With a deceptively mild manner, Patterson was a consummate master of University politics. He was always successful in achieving his objectives within the structures of the Faculty of Applied Science and Engineering (primarily responsible for undergraduate work) and the University-wide School of Graduate Studies that controlled all post-graduate work. He quickly succeeded in establishing a Department of Aeronautical Engineering in the School of Graduate Studies, that made possible the acceptance and registration of graduate students under his direction. After lengthy and complex negotiations involving the University, NRC and DRB, in which DRB’s Dr. Omond Solandt played a crucial role, he succeeded in establishing a supersonics laboratory, which opened in 1950 as the Institute of Aerophysics. The Institute was a research/graduate-studies unit of the University of Toronto, situated administratively in the Faculty of Applied Science and Engineering, but with somewhat ambiguous reporting responsibility.
Patterson was an innovator, both scientifically and administratively. In the latter respect he often broke new ground, usually by administrative actions, allowing policy to follow along later. He was successful in using the fact that most of the Institute’s financial support came from outside the University to create a physical and administrative situation in which the Institute was remote from the campus, and operated largely independently.
UTIA differed in one crucial respect from other university centres and institutes. Its members were not cross-appointed from other administrative units and it had its own space and facilities. Thus the staff were not divided in their identification and loyalty, as was often the case with other centres and institutes. I am firmly convinced that this is why UTIAS was an outstanding success in the university milieu when other centres and institutes were by comparison mediocre.
The first home of the Institute was, courtesy of the Defence Research Board, a renovated former RCAF hanger at Downsview, with its landmark 40 ft steel sphere, running a blowdown supersonic wind tunnel, standing outside the entrance. There was sufficient space there to start developing experimental facilities such as the supersonic tunnel, shock tubes, and courtesy of the RCAF, a flight simulator. Conditions in the Downsview hangar were rather primitive. The decor was ‘warehouse modern’; in the winter, snow blew into my office through cracks in the walls; Patterson had a phone in his office, but the rest of the academic staff shared one phone in the upstairs hall; there was a combination receptionist, librarian, and secretary in the front office, and one or two machinists in the shop. The original machinist, Bill Kubbinga, was enticed away from the department of Civil Engineering and remained a fixture of the Institute for decades, until his retirement. The emphasis on experimental research generated a huge load on the shop, and bottlenecks there were a frequent source of frustration.

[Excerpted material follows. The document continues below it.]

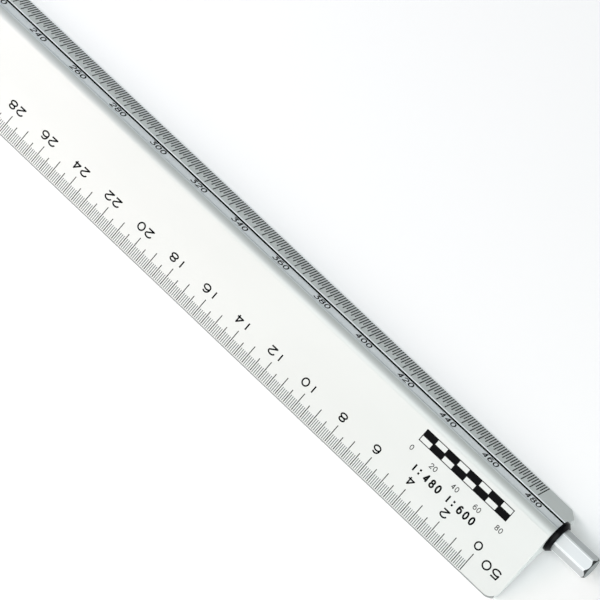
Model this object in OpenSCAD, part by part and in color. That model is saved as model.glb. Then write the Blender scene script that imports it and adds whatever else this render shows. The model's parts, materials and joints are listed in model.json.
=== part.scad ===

Nevertheless, this was a period of intense activity and much productive work. The academic staff and the student body were small in numbers in those early years. The staff met every week to discuss every aspect of the Institute’s activity- student intake, thesis projects, exam results, administration, etc. All the staff knew all the graduate students and the support staff. Each member of the academic staff was familiar with the research of each graduate student. It was an intimate closely-knit group of committed researchers. At first graduate students were not assigned to individual supervisors, but somewhat on the principle of a commune, all students were the responsibility of all staff. Morale was high and the atmosphere was creative. The staff traveled a lot, visiting other research groups and attending scientific and professional meetings. There were frequent seminars in which prominent researchers and academics from around the world came to talk to us; and each of those events, as well as many others, was also an occasion for a social gathering of the academic staff in Patterson’s home, hosted by his wife Alberta. Staff and students remember fondly the annual Christmas parties made by the Pattersons in the Institute’s (only) lecture hall.
Patterson often said, in the early days of the Institute, that his goal was to create a place where there were good people doing whatever they wanted to do. He believed that, “the scientist works best at what is closest to his heart.” Two key elements of Patterson’s leadership were established at that time, elements that were in my opinion the foundation of the Institute’s meteoric rise to prominence on the world scene over a period of little more than one decade. These were:
(1) Emphasis on experimental facilities and experimental research for graduate theses. A large majority of the first theses were experimental. Even a graduate student who came to us from a mathematics background, and did primarily theoretical work for his thesis, was required to make some wind tunnel measurements. Patterson was convinced that this approach provided the best training for an applied scientist. Although at first I did not agree, I was subsequently won over to Patterson’s view. I came to see that the discipline of Mother Nature was imposed in important and unique ways in the laboratory and that the design of facilities and the conduct of experiments was indeed a splendid way to train future engineers and applied scientists.
(2) The creation, both explicitly and implicitly, of an expectation of excellence that pervaded the atmosphere of the Institute. It was simply assumed, and understood by all, that we could and would compete with the best of academe elsewhere- MIT, CalTech, Princeton, London etc. Staff and students responded, and were soon publishing in the best journals, and presenting papers at the most prestigious meetings. Other members of the staff beside Patterson soon rose to prominence on the international scene, and were ultimately the recipients of many prestigious awards.
Between 1958 and 1963 we moved by stages into a new building on a new site on property owned by the University, also in Downsview. For a few years we suffered the inconvenience of operating in both locations. Patterson was the prime mover in raising the funds for the new facilities and orchestrated the expansion that went with it.
The move into what has become the permanent location of the Institute around 1960, and its subsequent change of name from “aerophysics” to “aerospace” in 1963 can be taken as the end of the beginning, and hence of this reminiscence. What followed later was the mature phase of the Institute, with growing staff and student numbers, diversification of its fields of research, and more prominence on the world scene in aerospace science. I hope that my reflections will give the reader some perspective on this truly unique Canadian institution.